9.Le Comité exhorte l’État partie à agir immédiatement pour engager le dialogue avec les représentants des Shoshones de l’Ouest afin de trouver une solution qui soit acceptable pour ces derniers et respecte leurs droits, au titre notamment des articles 5 et 6 de la Convention. À cet égard aussi, le Comité appelle l’attention de l’État partie sur sa recommandation générale XXIII (1997) et sur les droits des populations autochtones, notamment celui de posséder, de mettre en valeur, de contrôler et d’utiliser leurs terres, leurs ressources et leurs territoires communaux.

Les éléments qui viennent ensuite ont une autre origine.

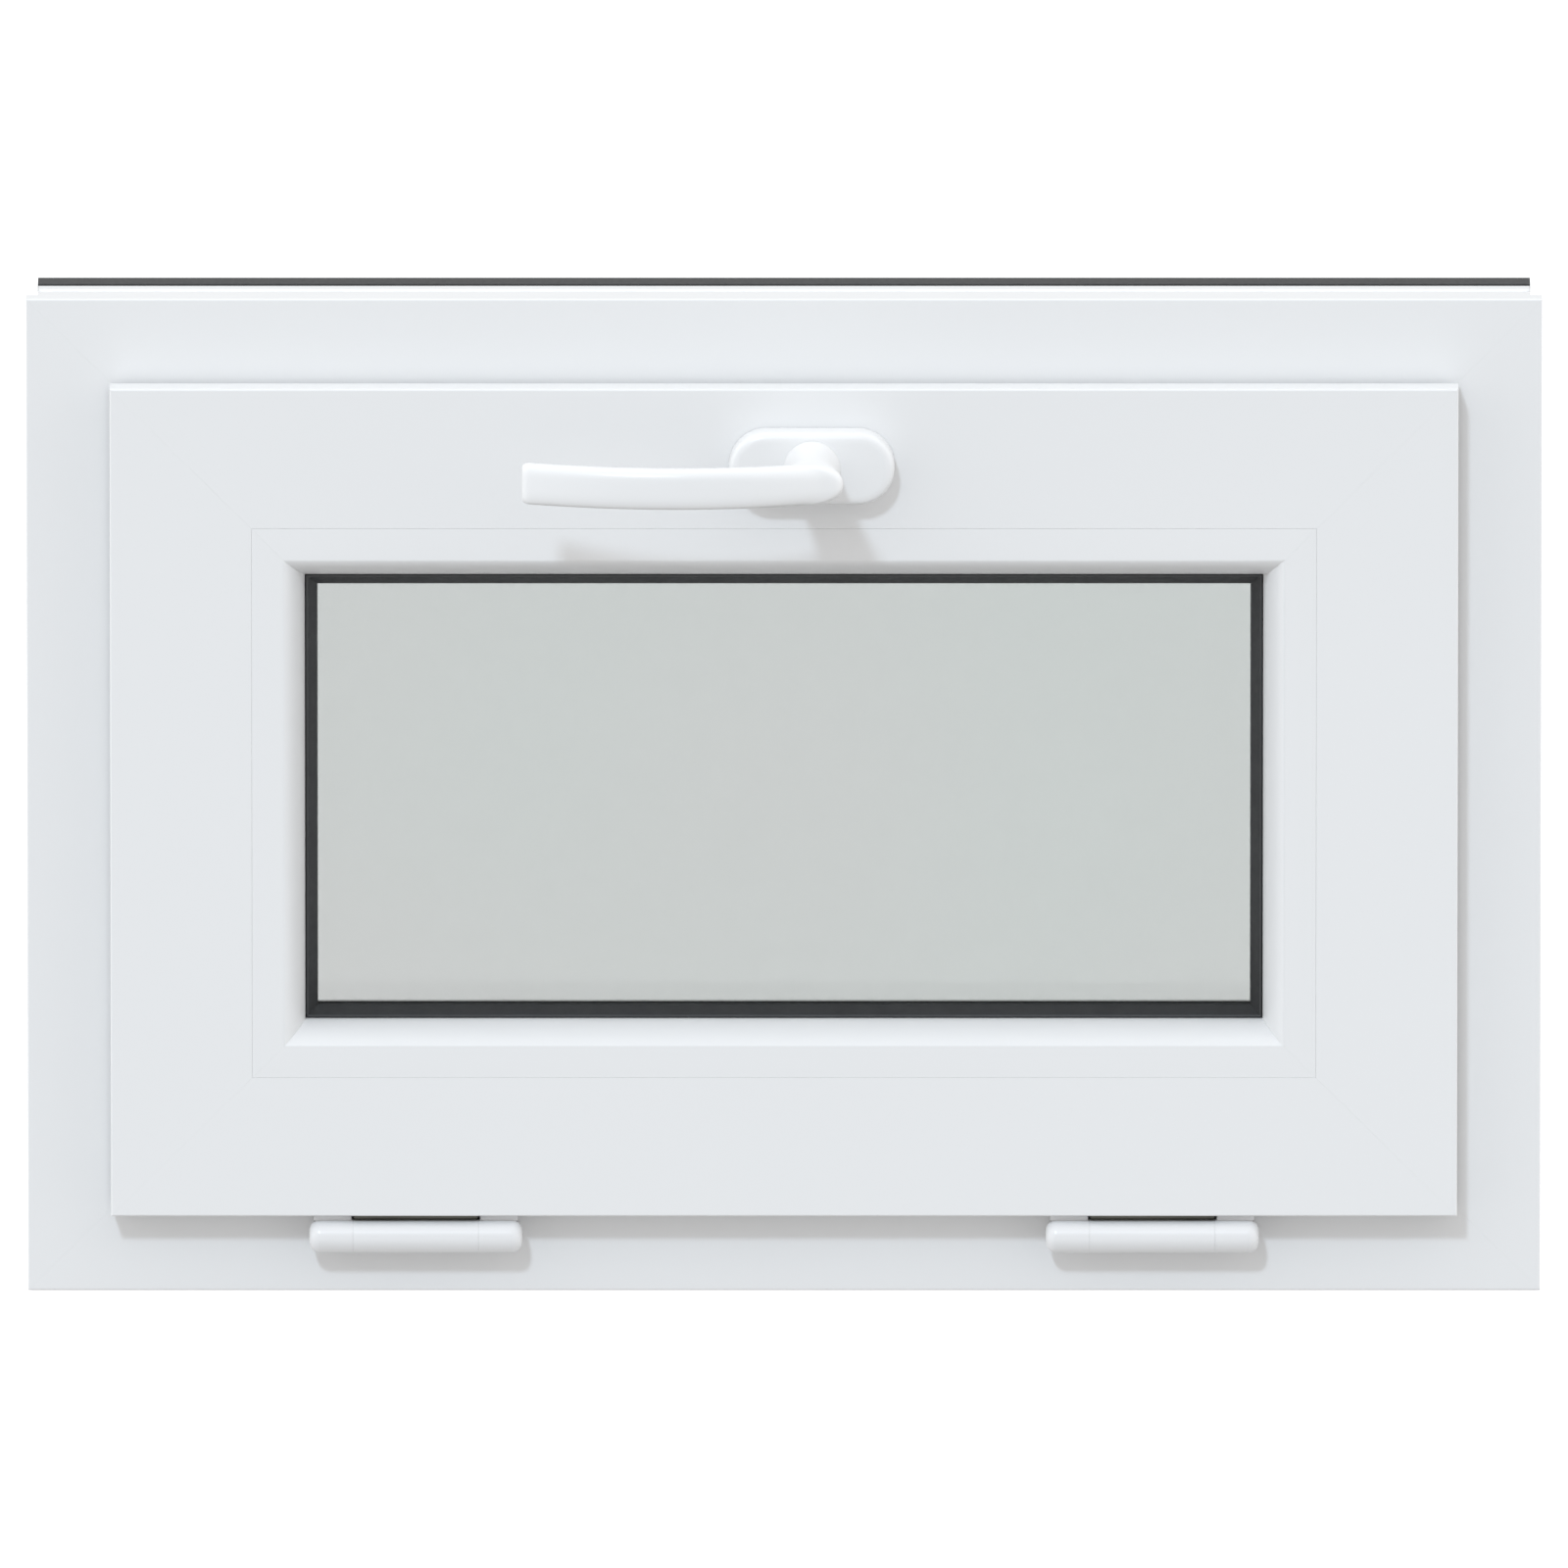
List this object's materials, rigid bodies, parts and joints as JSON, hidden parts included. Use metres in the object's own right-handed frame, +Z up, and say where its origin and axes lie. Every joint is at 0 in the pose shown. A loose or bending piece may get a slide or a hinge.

10.Le Comité engage l’État partie à adopter les mesures suivantes jusqu’à l’adoption d’une décision ou d’un règlement final concernant le statut, l’utilisation et l’occupation des terres ancestrales des Shoshones de l’Ouest, dans le respect de la loi et des obligations de l’État partie au titre de la Convention:

a)Suspendre tout projet visant à privatiser les terres ancestrales des Shoshones de l’Ouest pour les transférer à des entreprises multinationales d’extraction ou à des entreprises d’exploitation des ressources énergétiques;

b)Renoncer à toute activité prévue et/ou menée sur les terres ancestrales des Shoshones de l’Ouest ou en rapport avec leurs ressources naturelles sans qu’ils aient été consultés et en dépit de leurs protestations;

c)Cesser d’imposer des frais de pâturage, des avis de violation de propriété foncière et de recouvrement, et des restrictions en matière de chasse, de pêche et de ramassage et de procéder à des confiscations de chevaux et de bétail et à des arrestations, et annuler tous les avis déjà infligés aux Shoshones de l’Ouest à cet effet, alors qu’ils utilisaient leurs terres ancestrales.

11.Conformément au paragraphe 1 de l’article 9 de la Convention, le Comité demande que l’État partie l’informe d’ici au 15 juillet 2006 des mesures qu’il prendra pour donner effet à la présente décision.